Franciscan Gospel Reflection: Third Sunday of Lent

Find some Lenten wisdom in this collaborative Franciscan Gospel post. The weekly Sunday Gospel reflection and questions are written by Fr. Paul Gallagher, OFM. They are edited by Franciscan Sister of Christian Charity Sister Anne Marie Lom and Joe Thiel. The excerpts from the Sunday readings are prepared by Joe Thiel. If you would like to read or download the complete pdf with excerpts for your prayer, please click here: Franciscan Gospel Reflection March 4 2018 Excerpts from the Lectionary for Mass for Use in the Dioceses of the United States of America, second typical edition © 2001, 1998, 1997, 1986, 1970 Confraternity of Christian Doctrine, Inc., Washington, DC. Used with permission. All rights reserved. No portion of this text may be reproduced by any means without permission in writing from the copyright owner. Please include this information when printing.

Photos: St. Francis of Assisi Parish, Greenwood, Mississippi

John 2:13-25

Since the Passover of the Jews was near, Jesus went up to Jerusalem. He found in the temple area those who sold oxen, sheep, and doves, as well as the moneychangers seated there. He made a whip out of cords and drove them all out of the temple area, with the sheep and oxen, and spilled the coins of the moneychangers and overturned their tables, and to those who sold doves he said, “Take these out of here, and stop making my Father’s house a marketplace.”

His disciples recalled the words of scripture, “Zeal for your house will consume me.”

At this the Jews answered and said to him, “What sign can you show us for doing this?” Jesus answered and said to them, “Destroy this temple and in three days I will raise it up.” The Jews said, “This temple has been under construction for forty-six years, and you will raise it up in three days?” But he was speaking about the temple of his body. Therefore, when he was raised from the dead, his disciples remembered that he had said this, and they came to believe the scripture and the word Jesus had spoken.

While he was in Jerusalem for the feast of Passover, many began to believe in his name when they saw the signs he was doing. But Jesus would not trust himself to them because he knew them all, and did not need anyone to testify about human nature. He himself understood it well.


Most of us associate this event in the life of Jesus with the end of his life. Matthew, Mark, and Luke present their accounts of Jesus driving the merchants from the temple at the end of their gospels. In their narratives, this is the event that leads the religious leaders to the decision to have Jesus arrested and executed. In vivid contrast, John’s gospel places this account at the very beginning, in the second chapter. Also, in John’s gospel, Jesus goes to Jerusalem three different times (John 2:13, 5:1, and 12:12). Scripture scholars believe that John wants to lay out the fullness of who Jesus is right from the beginning. Because he is writing decades after Jesus’ death and resurrection, the Christian community is well aware of the events of Jesus’ life and death. There is no need to ease gently into the radical nature of Jesus’ life and death.

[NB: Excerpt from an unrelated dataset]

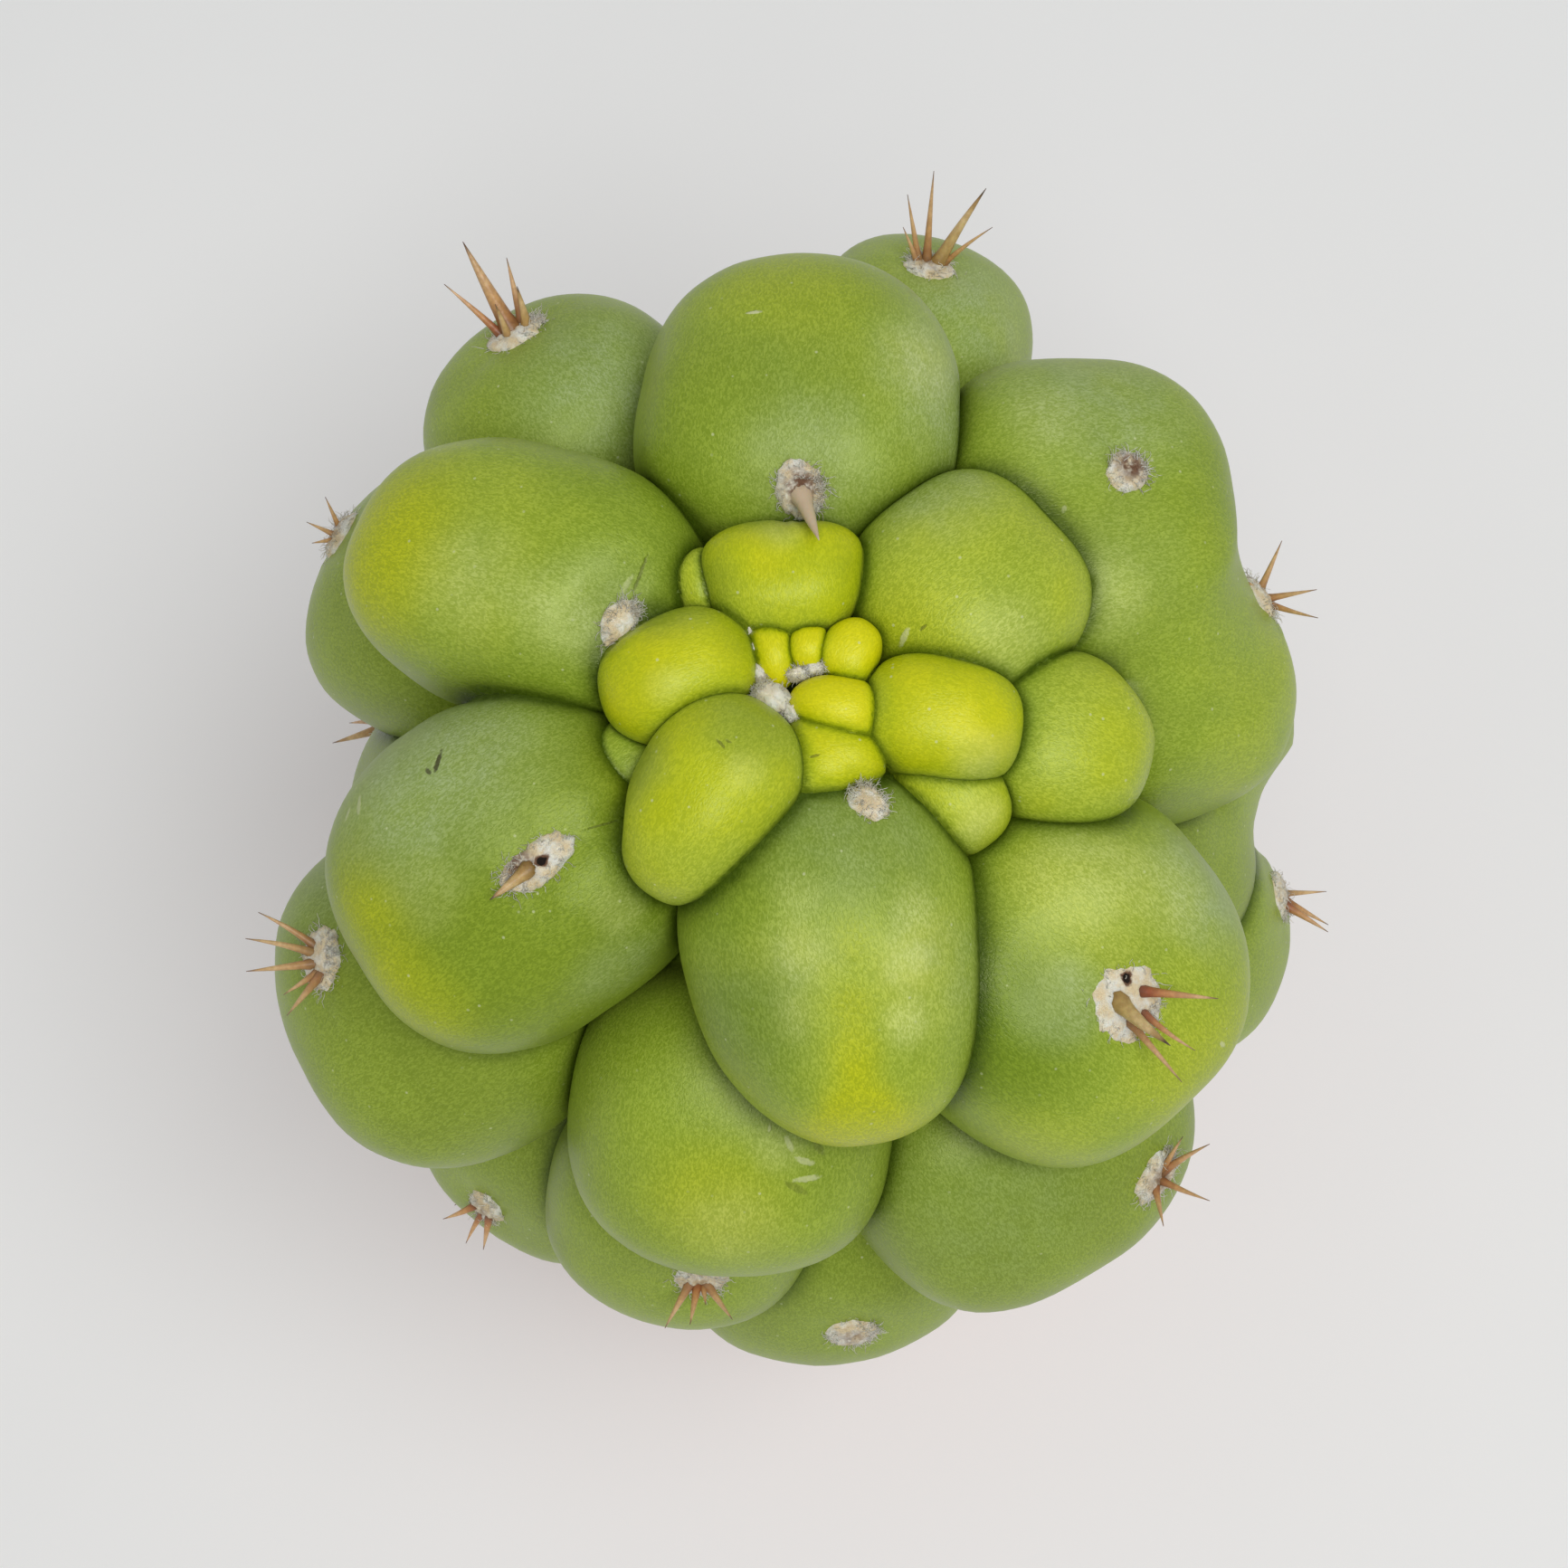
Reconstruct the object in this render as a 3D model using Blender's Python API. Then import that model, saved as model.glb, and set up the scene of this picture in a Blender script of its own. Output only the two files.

John’s description of Jesus in the temple is more violent than that of the synoptic gospels. Only in John does Jesus make a whip. John also includes a prediction of the temple’s eventual destruction here, and he includes a quote from Psalm 69 about being consumed with zeal for his Father’s house. Why is Jesus so zealous here? Perhaps a key is found in the prophet Zechariah, who describes a time when the fullness God will be present. One of the things the prophet says is, “And every pot in Jerusalem and in Judah shall be holy to the Lord of hosts; and all who come to sacrifice shall take them and cook in them. On that day there shall no longer be any merchant in the house of the Lord of hosts. (Zechariah 14:21) This passage states that when the day of fulfillment comes, everything will be considered holy to God, and there will no longer be any need for merchants in the temple to sell unblemished animals for sacrifice. By his actions, Jesus is saying that the time of fulfillment has come, and the merchants’ presence is no longer needed.

Reflection Questions

1. What were you taught about your feelings of anger?
2. In what way does the anger, violence, and lack of respect for people with different points view in the media and society affect you?
3. Have you been surprised by the amount of anger or hurt with which you responded to a particular situation?
4. Jesus does not become angry often. Can you think of other times Jesus became angry? Can you think of other times he used physical force?
5. What do you think would have been the likely response of the merchants, the people who had come to offer sacrifices in the temple, religious leaders, and the disciples as they witnessed the events that are recorded here?
6. What do you think would happen if every time you tried to make an offering or bring a dish at a potluck, you were told that what you had to offer/bring was not quite good enough? How would you respond to that situation?
7. Can you take some time to reflect on who might feel that they are being told they are not good enough by our church’s physical structures, schedules, requirements, and qualifications?
8. Can you talk to God now about how you feel about expressing your anger, about times when you have felt like you were being told you were not good enough, or about some other awareness that rose within you as you read this gospel?